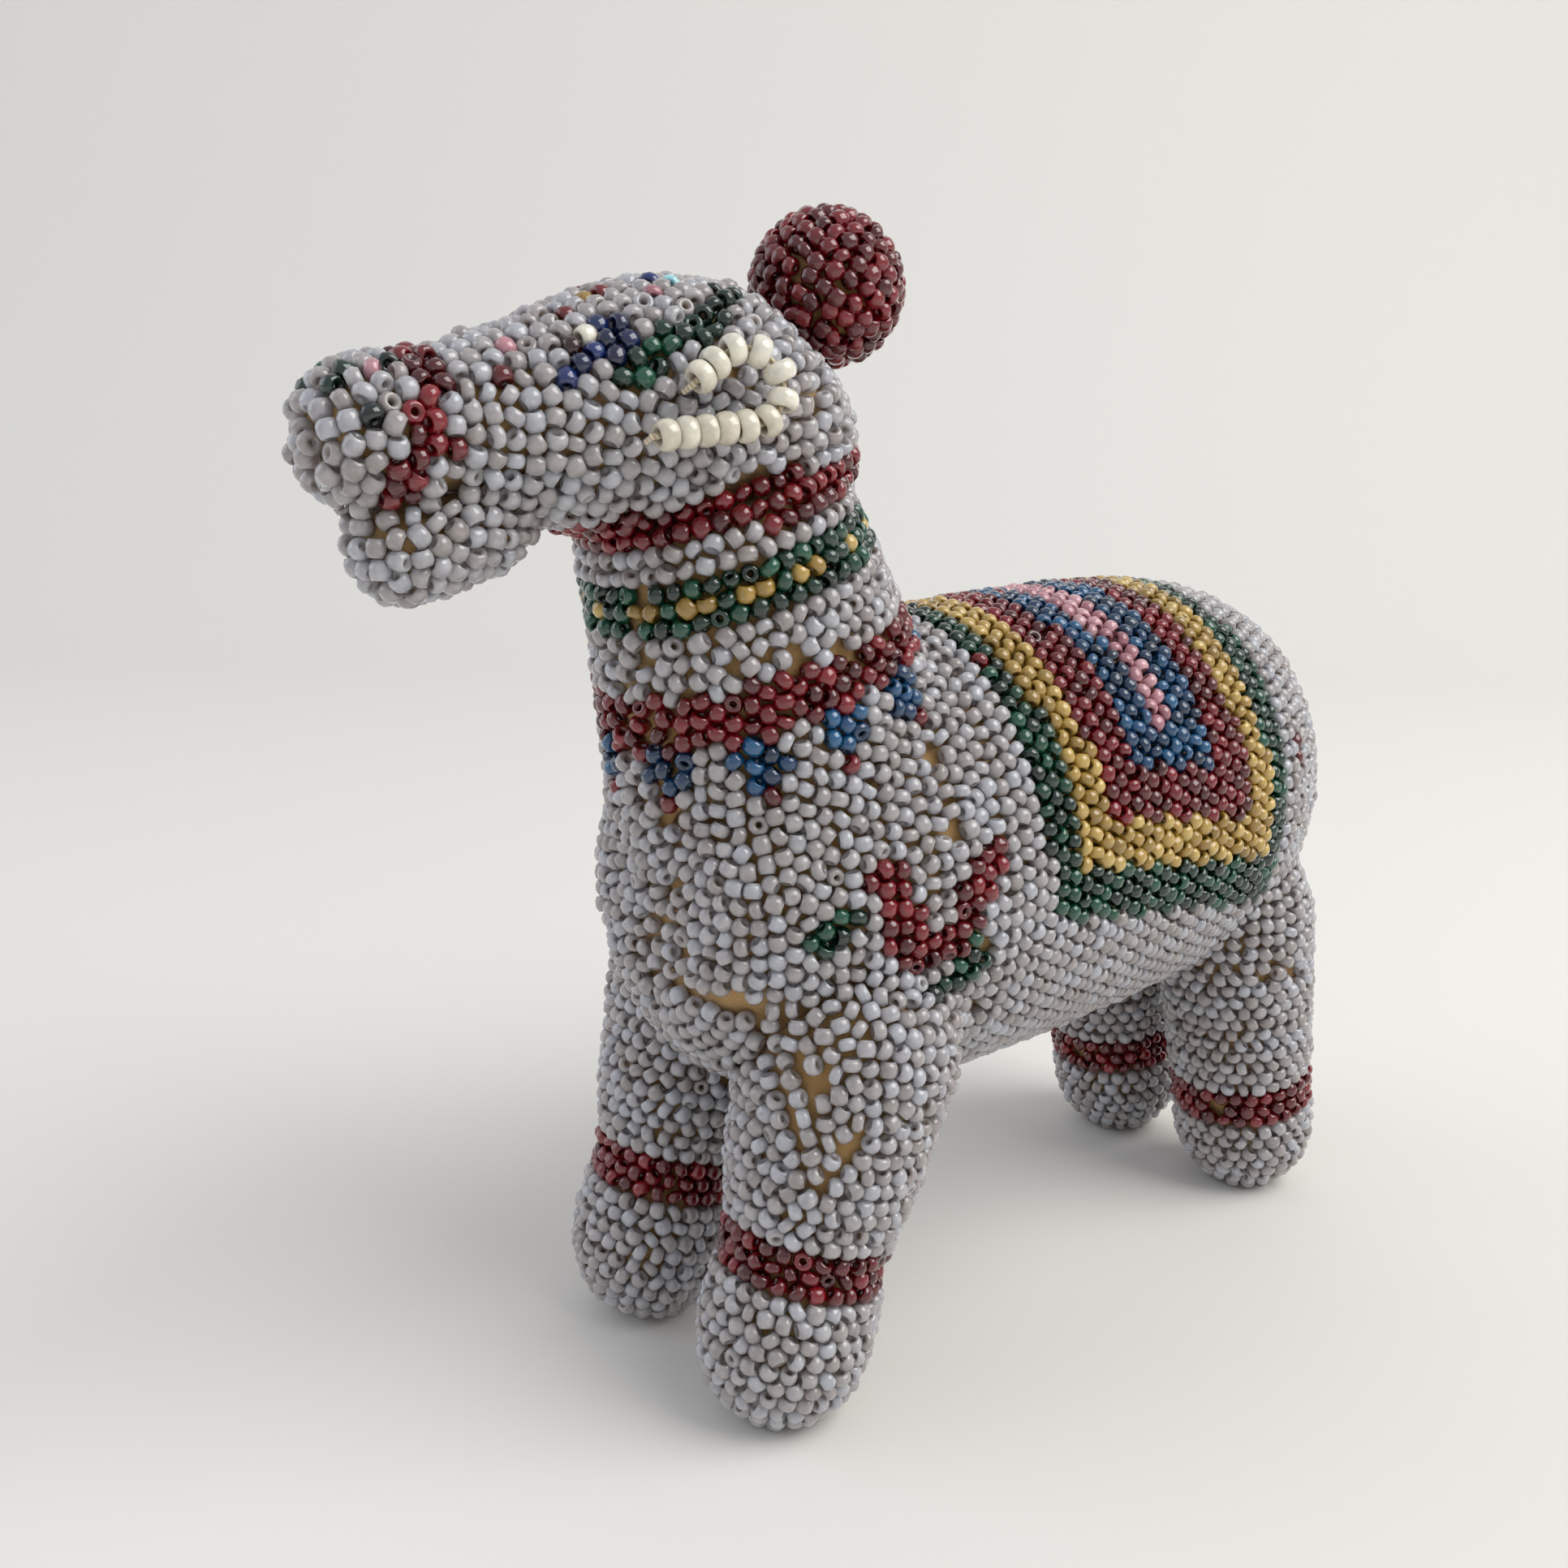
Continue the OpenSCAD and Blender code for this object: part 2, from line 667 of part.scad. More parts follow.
torso_form();
neck_form();
head_form();
jaw_form();
front_leg_form(1);  // left_front_leg_form
front_leg_form(-1);  // right_front_leg_form
rear_leg_form(1);  // left_rear_leg_form
rear_leg_form(-1);  // right_rear_leg_form
torso_net();
neck_net_lower();
neck_net_middle();
neck_net_upper();
head_net();
muzzle_net();
jaw_net();
front_leg_net(1);  // left_front_leg_net
front_leg_net(-1);  // right_front_leg_net
rear_leg_net(1);  // left_rear_leg_net
rear_leg_net(-1);  // right_rear_leg_net
front_anklet(1);  // left_front_anklet
front_anklet(-1);  // right_front_anklet
rear_anklet(1);  // left_rear_anklet
rear_anklet(-1);  // right_rear_anklet
front_hoof(1);  // left_front_hoof
front_hoof(-1);  // right_front_hoof
rear_hoof(1);  // left_rear_hoof
rear_hoof(-1);  // right_rear_hoof
blanket_pink();
blanket_blue();
blanket_red();
blanket_yellow();
blanket_green();
shoulder_heart(1);  // left_shoulder_heart
shoulder_heart(-1);  // right_shoulder_heart
shoulder_leaves(1);  // left_shoulder_leaves
shoulder_leaves(-1);  // right_shoulder_leaves
collar();
flower_round();
neck_band();
throat_strap();
noseband();
eye(1);  // left_eye
eye(-1);  // right_eye
ear_beads(1);  // left_ear_beads
ear_thread(1);  // left_ear_thread
ear_beads(-1);  // right_ear_beads
ear_thread(-1);  // right_ear_thread
pompon_knot();
pompon_core();
pompon_beads();
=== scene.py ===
import json
import math

import bmesh
import bpy
import numpy as np
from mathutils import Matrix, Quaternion, Vector, noise
from mathutils.bvhtree import BVHTree
from mathutils.kdtree import KDTree

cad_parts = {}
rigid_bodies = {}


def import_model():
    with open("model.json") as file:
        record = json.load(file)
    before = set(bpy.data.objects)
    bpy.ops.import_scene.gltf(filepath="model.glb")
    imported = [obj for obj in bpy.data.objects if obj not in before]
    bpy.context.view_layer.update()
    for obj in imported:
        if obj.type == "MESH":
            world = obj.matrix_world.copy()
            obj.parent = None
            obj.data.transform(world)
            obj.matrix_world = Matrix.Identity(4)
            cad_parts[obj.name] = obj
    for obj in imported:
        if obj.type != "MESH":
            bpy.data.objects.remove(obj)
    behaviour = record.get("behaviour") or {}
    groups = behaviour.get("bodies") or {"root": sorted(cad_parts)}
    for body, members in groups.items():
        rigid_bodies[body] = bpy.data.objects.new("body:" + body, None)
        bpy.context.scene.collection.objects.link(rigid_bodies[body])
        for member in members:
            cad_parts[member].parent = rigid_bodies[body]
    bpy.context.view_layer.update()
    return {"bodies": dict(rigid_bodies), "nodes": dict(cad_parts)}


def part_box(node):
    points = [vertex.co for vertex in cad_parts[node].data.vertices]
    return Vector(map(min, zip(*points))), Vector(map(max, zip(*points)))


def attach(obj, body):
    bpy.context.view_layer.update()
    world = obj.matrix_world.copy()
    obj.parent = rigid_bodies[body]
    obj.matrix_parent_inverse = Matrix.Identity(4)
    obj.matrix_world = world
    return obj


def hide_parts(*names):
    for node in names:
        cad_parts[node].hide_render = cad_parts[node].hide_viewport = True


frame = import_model()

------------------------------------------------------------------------

* Job *
Extract the full listing and reproduce each line exactly.

* Solution to this task *
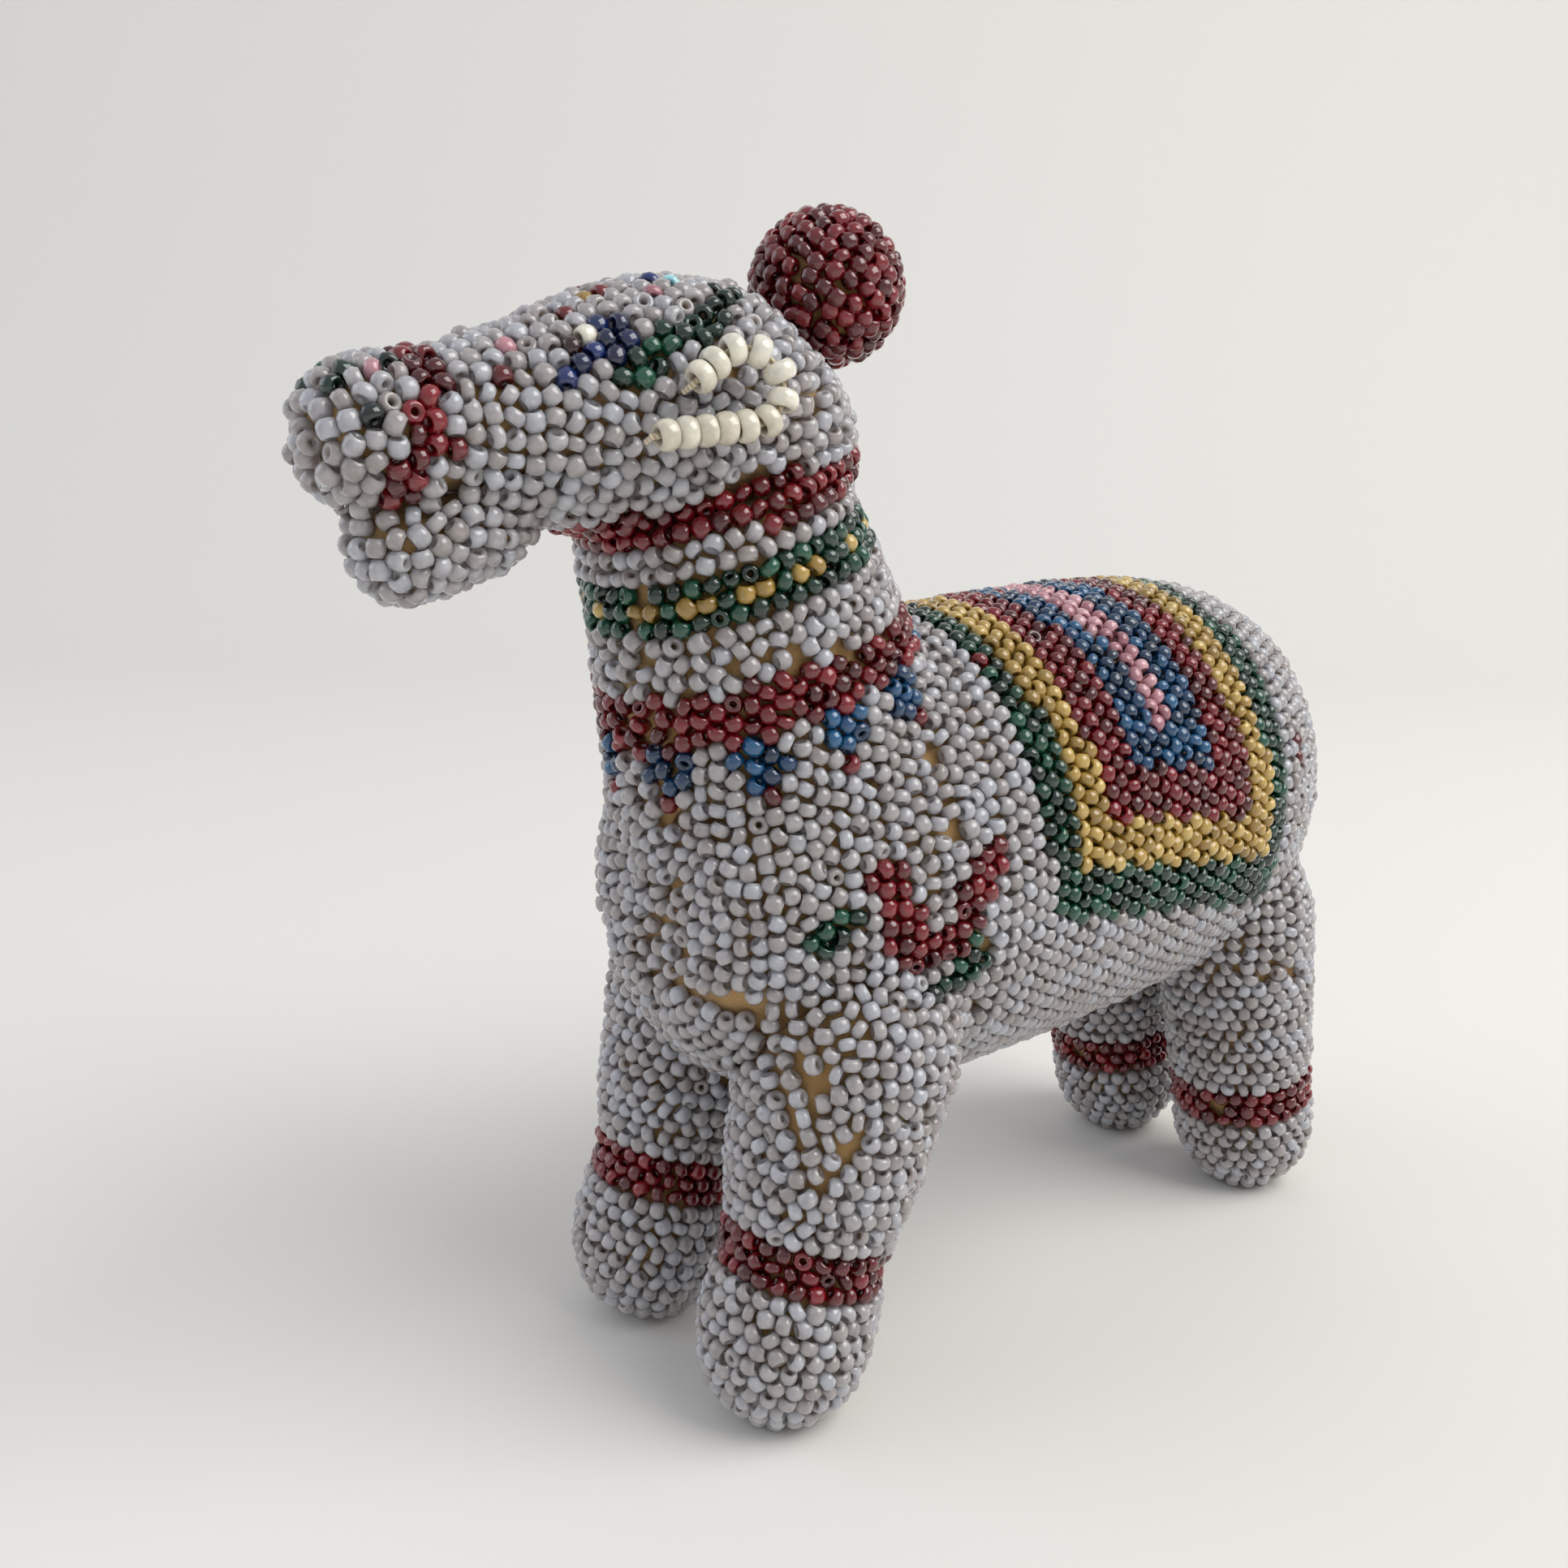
Continue the OpenSCAD and Blender code for this object: part 2, from line 667 of part.scad. More parts follow.
torso_form();
neck_form();
head_form();
jaw_form();
front_leg_form(1);  // left_front_leg_form
front_leg_form(-1);  // right_front_leg_form
rear_leg_form(1);  // left_rear_leg_form
rear_leg_form(-1);  // right_rear_leg_form
torso_net();
neck_net_lower();
neck_net_middle();
neck_net_upper();
head_net();
muzzle_net();
jaw_net();
front_leg_net(1);  // left_front_leg_net
front_leg_net(-1);  // right_front_leg_net
rear_leg_net(1);  // left_rear_leg_net
rear_leg_net(-1);  // right_rear_leg_net
front_anklet(1);  // left_front_anklet
front_anklet(-1);  // right_front_anklet
rear_anklet(1);  // left_rear_anklet
rear_anklet(-1);  // right_rear_anklet
front_hoof(1);  // left_front_hoof
front_hoof(-1);  // right_front_hoof
rear_hoof(1);  // left_rear_hoof
rear_hoof(-1);  // right_rear_hoof
blanket_pink();
blanket_blue();
blanket_red();
blanket_yellow();
blanket_green();
shoulder_heart(1);  // left_shoulder_heart
shoulder_heart(-1);  // right_shoulder_heart
shoulder_leaves(1);  // left_shoulder_leaves
shoulder_leaves(-1);  // right_shoulder_leaves
collar();
flower_round();
neck_band();
throat_strap();
noseband();
eye(1);  // left_eye
eye(-1);  // right_eye
ear_beads(1);  // left_ear_beads
ear_thread(1);  // left_ear_thread
ear_beads(-1);  // right_ear_beads
ear_thread(-1);  // right_ear_thread
pompon_knot();
pompon_core();
pompon_beads();
=== scene.py ===
import json
import math

import bmesh
import bpy
import numpy as np
from mathutils import Matrix, Quaternion, Vector, noise
from mathutils.bvhtree import BVHTree
from mathutils.kdtree import KDTree

cad_parts = {}
rigid_bodies = {}


def import_model():
    with open("model.json") as file:
        record = json.load(file)
    before = set(bpy.data.objects)
    bpy.ops.import_scene.gltf(filepath="model.glb")
    imported = [obj for obj in bpy.data.objects if obj not in before]
    bpy.context.view_layer.update()
    for obj in imported:
        if obj.type == "MESH":
            world = obj.matrix_world.copy()
            obj.parent = None
            obj.data.transform(world)
            obj.matrix_world = Matrix.Identity(4)
            cad_parts[obj.name] = obj
    for obj in imported:
        if obj.type != "MESH":
            bpy.data.objects.remove(obj)
    behaviour = record.get("behaviour") or {}
    groups = behaviour.get("bodies") or {"root": sorted(cad_parts)}
    for body, members in groups.items():
        rigid_bodies[body] = bpy.data.objects.new("body:" + body, None)
        bpy.context.scene.collection.objects.link(rigid_bodies[body])
        for member in members:
            cad_parts[member].parent = rigid_bodies[body]
    bpy.context.view_layer.update()
    return {"bodies": dict(rigid_bodies), "nodes": dict(cad_parts)}


def part_box(node):
    points = [vertex.co for vertex in cad_parts[node].data.vertices]
    return Vector(map(min, zip(*points))), Vector(map(max, zip(*points)))


def attach(obj, body):
    bpy.context.view_layer.update()
    world = obj.matrix_world.copy()
    obj.parent = rigid_bodies[body]
    obj.matrix_parent_inverse = Matrix.Identity(4)
    obj.matrix_world = world
    return obj


def hide_parts(*names):
    for node in names:
        cad_parts[node].hide_render = cad_parts[node].hide_viewport = True


frame = import_model()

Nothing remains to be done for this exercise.